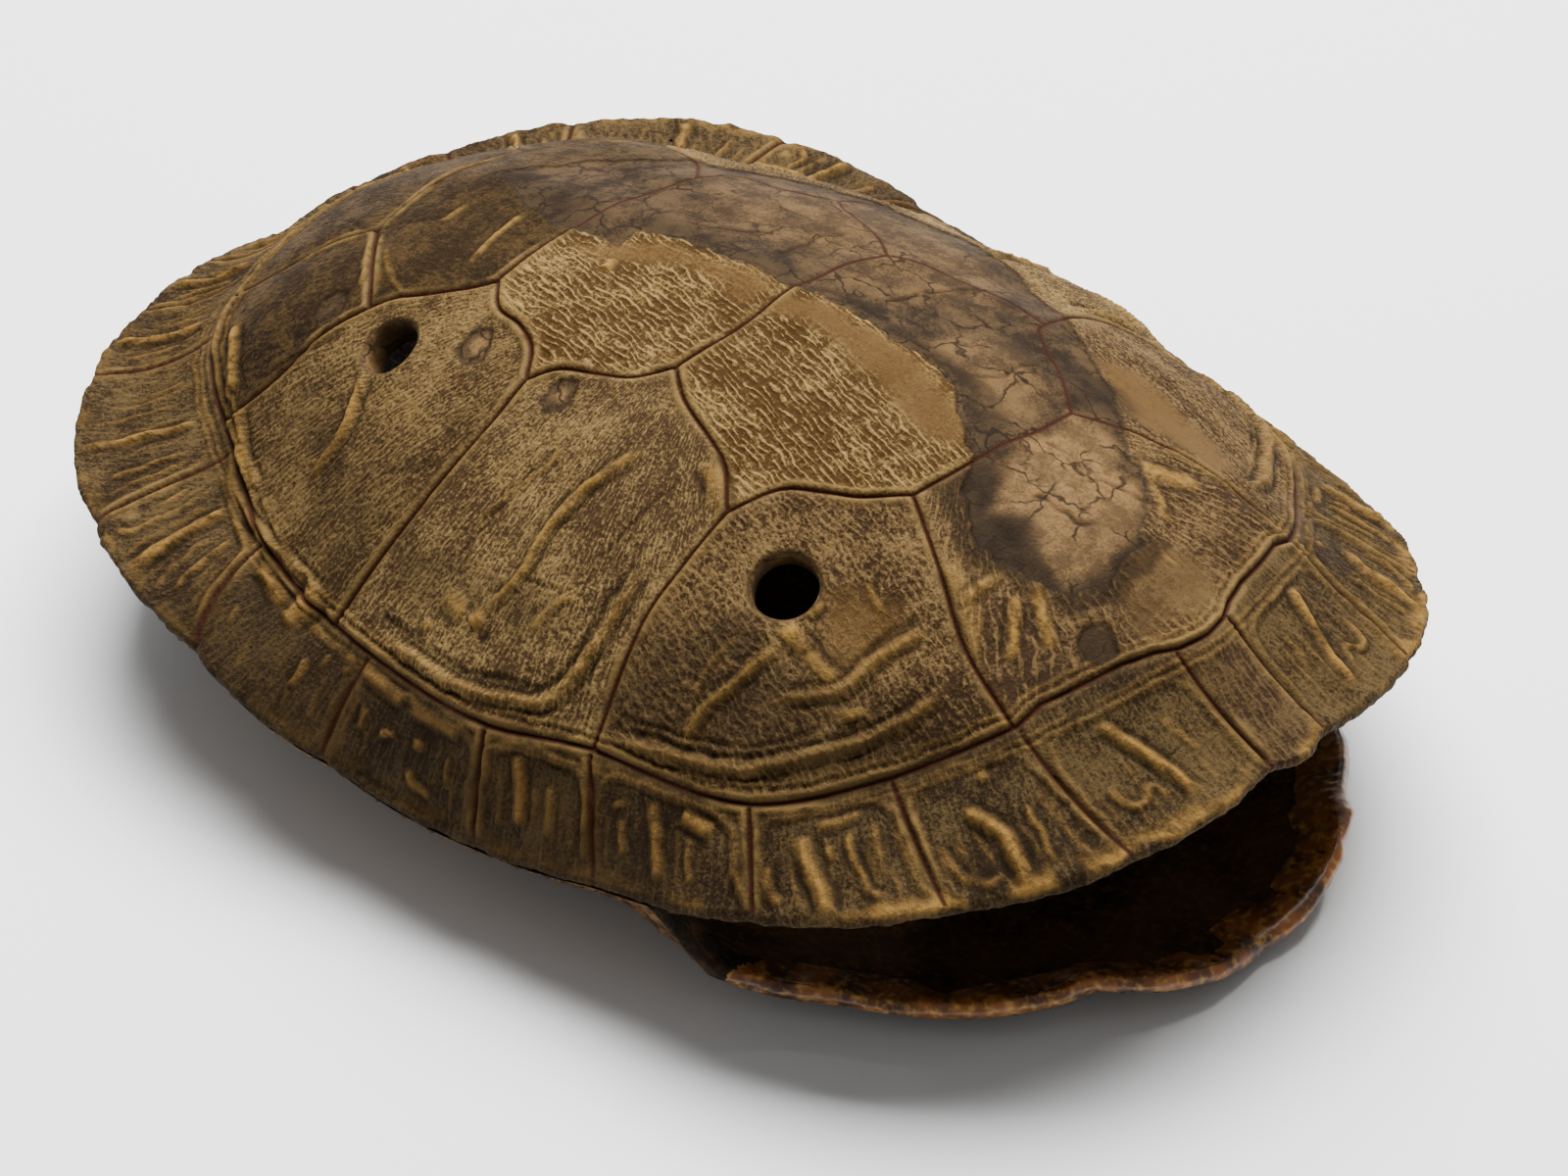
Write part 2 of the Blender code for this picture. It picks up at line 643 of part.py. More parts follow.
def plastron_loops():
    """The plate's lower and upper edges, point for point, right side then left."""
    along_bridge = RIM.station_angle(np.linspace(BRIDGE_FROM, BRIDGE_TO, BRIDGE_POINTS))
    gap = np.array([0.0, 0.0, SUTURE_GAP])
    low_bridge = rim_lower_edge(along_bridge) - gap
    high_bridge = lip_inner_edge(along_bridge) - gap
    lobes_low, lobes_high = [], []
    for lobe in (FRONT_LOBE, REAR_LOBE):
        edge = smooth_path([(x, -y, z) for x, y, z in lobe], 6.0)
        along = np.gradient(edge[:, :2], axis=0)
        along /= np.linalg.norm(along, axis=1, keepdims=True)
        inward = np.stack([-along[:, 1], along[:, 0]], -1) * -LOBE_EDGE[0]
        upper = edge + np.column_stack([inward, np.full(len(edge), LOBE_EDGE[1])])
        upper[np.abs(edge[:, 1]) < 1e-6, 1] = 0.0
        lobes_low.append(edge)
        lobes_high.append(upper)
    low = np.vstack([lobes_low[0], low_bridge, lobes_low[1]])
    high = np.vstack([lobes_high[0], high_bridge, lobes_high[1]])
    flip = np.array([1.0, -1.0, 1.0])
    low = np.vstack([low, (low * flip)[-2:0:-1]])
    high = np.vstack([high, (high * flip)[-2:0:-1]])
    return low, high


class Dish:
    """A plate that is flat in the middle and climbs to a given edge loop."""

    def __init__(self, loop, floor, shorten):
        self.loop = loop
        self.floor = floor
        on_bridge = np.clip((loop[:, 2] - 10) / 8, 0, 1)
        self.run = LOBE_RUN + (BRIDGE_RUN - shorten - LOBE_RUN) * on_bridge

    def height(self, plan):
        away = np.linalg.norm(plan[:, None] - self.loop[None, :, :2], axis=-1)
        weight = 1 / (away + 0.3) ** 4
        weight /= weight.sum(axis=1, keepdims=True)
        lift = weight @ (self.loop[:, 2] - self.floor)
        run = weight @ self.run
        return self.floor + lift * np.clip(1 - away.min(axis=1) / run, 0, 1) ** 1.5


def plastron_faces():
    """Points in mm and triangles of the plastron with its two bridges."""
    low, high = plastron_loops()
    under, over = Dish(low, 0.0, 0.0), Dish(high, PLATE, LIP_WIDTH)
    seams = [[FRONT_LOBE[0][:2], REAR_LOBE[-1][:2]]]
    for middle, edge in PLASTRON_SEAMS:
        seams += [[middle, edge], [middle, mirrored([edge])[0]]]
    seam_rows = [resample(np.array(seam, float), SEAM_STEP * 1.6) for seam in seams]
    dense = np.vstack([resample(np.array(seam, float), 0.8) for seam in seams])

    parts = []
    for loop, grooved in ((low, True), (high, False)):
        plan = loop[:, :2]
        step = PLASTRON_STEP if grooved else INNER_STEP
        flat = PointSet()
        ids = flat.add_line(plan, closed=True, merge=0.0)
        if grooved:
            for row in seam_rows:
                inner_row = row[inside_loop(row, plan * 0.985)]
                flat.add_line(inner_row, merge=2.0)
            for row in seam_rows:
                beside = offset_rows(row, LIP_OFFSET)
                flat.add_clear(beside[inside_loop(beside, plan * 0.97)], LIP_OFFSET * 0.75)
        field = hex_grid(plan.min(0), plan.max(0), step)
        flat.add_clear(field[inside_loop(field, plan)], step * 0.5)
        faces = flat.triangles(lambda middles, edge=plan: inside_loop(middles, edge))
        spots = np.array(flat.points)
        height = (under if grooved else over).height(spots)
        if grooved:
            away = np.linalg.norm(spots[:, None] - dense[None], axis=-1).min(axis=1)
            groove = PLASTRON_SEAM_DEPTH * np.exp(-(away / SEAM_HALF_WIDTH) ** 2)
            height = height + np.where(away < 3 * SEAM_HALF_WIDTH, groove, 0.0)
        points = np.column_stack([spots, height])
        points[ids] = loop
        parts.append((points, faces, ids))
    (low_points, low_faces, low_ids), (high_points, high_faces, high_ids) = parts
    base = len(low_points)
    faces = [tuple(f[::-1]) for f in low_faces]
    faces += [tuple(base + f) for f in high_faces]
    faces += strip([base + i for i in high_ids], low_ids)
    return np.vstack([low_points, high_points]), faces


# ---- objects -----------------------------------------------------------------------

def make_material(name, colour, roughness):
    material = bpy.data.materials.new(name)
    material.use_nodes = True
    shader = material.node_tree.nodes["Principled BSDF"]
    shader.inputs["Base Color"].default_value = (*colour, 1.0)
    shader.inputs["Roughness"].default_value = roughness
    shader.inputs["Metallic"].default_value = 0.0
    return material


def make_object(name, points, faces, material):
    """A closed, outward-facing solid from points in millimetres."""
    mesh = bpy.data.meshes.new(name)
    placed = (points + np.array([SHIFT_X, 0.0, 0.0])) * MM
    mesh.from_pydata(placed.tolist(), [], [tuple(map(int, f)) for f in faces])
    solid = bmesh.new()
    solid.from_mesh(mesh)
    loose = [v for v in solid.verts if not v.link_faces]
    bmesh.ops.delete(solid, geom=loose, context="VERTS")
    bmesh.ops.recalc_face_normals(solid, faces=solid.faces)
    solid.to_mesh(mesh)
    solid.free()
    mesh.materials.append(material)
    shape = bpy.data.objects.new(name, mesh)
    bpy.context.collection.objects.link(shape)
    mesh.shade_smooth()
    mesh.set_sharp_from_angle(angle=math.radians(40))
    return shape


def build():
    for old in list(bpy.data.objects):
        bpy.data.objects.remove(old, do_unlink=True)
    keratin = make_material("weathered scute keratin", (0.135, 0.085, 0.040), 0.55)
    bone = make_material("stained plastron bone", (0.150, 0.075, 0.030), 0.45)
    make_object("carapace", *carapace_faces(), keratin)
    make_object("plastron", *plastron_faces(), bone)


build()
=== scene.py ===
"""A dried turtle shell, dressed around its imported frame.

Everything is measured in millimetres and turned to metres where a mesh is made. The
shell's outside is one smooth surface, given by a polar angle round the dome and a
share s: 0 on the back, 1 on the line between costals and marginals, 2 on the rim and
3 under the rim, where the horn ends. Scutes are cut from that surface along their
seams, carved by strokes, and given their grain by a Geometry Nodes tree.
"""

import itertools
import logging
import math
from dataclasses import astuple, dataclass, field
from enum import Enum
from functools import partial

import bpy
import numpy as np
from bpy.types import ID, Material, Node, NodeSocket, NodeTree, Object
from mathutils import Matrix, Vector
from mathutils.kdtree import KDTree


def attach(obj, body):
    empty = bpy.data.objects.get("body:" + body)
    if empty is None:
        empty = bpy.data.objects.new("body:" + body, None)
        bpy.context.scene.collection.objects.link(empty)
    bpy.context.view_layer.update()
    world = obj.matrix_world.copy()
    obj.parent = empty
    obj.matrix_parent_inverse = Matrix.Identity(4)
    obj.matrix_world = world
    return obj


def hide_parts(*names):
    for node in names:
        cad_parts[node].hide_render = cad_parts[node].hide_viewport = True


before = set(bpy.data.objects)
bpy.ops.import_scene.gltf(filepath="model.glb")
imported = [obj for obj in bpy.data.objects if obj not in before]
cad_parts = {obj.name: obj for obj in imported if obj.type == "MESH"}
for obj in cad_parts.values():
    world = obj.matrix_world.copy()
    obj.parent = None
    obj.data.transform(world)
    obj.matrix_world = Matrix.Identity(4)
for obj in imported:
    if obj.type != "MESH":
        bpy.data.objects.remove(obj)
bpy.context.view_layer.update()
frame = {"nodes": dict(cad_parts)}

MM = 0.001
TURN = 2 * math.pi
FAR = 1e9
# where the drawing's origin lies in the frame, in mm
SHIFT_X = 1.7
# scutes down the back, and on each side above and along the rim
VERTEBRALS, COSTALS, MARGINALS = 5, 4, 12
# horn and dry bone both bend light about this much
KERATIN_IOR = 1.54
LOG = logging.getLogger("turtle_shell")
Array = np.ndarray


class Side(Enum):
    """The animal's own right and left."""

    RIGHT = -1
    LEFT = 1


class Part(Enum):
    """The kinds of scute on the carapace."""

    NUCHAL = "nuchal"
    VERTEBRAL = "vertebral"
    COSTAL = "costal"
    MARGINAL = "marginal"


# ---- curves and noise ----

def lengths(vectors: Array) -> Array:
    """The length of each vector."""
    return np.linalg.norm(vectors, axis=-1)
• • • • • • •
Repeat exactly, and only, the lines from the one containing "0.075, 0.030), 0.45)" through the one containing "if empty is", both included.

    bone = make_material("stained plastron bone", (0.150, 0.075, 0.030), 0.45)
    make_object("carapace", *carapace_faces(), keratin)
    make_object("plastron", *plastron_faces(), bone)


build()
=== scene.py ===
"""A dried turtle shell, dressed around its imported frame.

Everything is measured in millimetres and turned to metres where a mesh is made. The
shell's outside is one smooth surface, given by a polar angle round the dome and a
share s: 0 on the back, 1 on the line between costals and marginals, 2 on the rim and
3 under the rim, where the horn ends. Scutes are cut from that surface along their
seams, carved by strokes, and given their grain by a Geometry Nodes tree.
"""

import itertools
import logging
import math
from dataclasses import astuple, dataclass, field
from enum import Enum
from functools import partial

import bpy
import numpy as np
from bpy.types import ID, Material, Node, NodeSocket, NodeTree, Object
from mathutils import Matrix, Vector
from mathutils.kdtree import KDTree


def attach(obj, body):
    empty = bpy.data.objects.get("body:" + body)
    if empty is None:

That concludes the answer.